Ok i need a phone number to put in the order in case any problems or should i just put my number in ? I would think we want Judys number just in case it gets delivered to the wrong address im not sure but it wont let me order with out putting a phone number so ill put mine.


----------



## plenty pets 20 (Jul 8, 2006)

Here is Judy's number 760-749-2270
Sorry you cant make it.
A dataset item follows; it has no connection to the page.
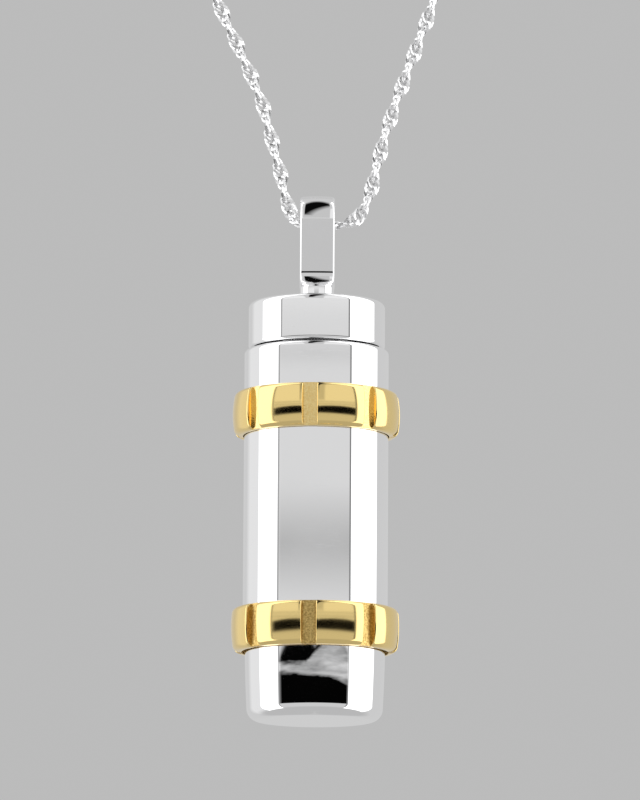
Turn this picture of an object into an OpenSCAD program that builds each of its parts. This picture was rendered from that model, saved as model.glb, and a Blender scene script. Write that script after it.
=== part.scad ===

Have you asked anyone to switch dates with you?? Worth a try.


----------



## romeo&juliet (Jun 23, 2011)

i ordered it but i will keep the number in case they call me nope im the only one available for the phones LOL figures only day shift here no one to switch with but ordered and on its way can u pm me an email so i can forward cofirmation too.


----------



## Lacie's Mom (Oct 11, 2006)

Edie -- I'm working on making beds and several other items but probably won't get them overnighted until late April. 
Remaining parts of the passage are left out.